Et quand on opposait au ministère que les Américains, repoussés par la métropole et livrés en proie à des mercenaires, pourraient, eux aussi, s’adresser aux puissances étrangères, non pas seulement pour leur emprunter quelques bandes de soldats, mais pour solliciter l’appui de quelque grande nation, heureuse de rendre à l’Angleterre le mal qu’elle en aurait reçu autrefois ; le ministère repoussait cette supposition comme étant ridicule, « Comment imaginer que l’Espagne ou la France donneraient à leurs colonies le dangereux exemple d’encourager la révolte ? Rien ne devait plus les effrayer que le voisinage d’un empire indépendant, qui maîtriserait un jour le continent tout entier. »

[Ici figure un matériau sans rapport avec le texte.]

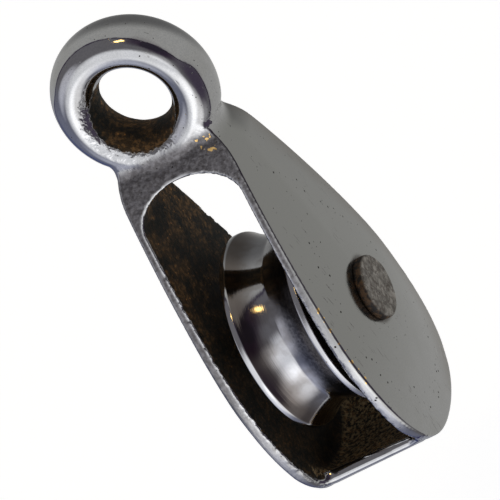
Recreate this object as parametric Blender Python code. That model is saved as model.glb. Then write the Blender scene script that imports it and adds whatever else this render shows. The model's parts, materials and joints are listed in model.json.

La seconde raison était sérieuse, M. de Vergennes le sentait ; la première ne l’était pas, car ni la France ni l’Espagne n’avaient de querelles avec leurs colonies, et c’était mal calculer que de croire qu’en 1776 elles eussent oublié cette guerre, terminée en 1763, qui les avaient humiliées en Amérique, chassant l’Espagne des Florides, les Français du Canada. Il y avait là une revanche à prendre, trop tentante pour que la France n’en eût pas le goût, et cela ne manqua pas.

Une fois ces lois votées, il fallut nommer un commandant des forces royales. Suivant l’usage, on offrit le commandement au plus ancien des officiers généraux.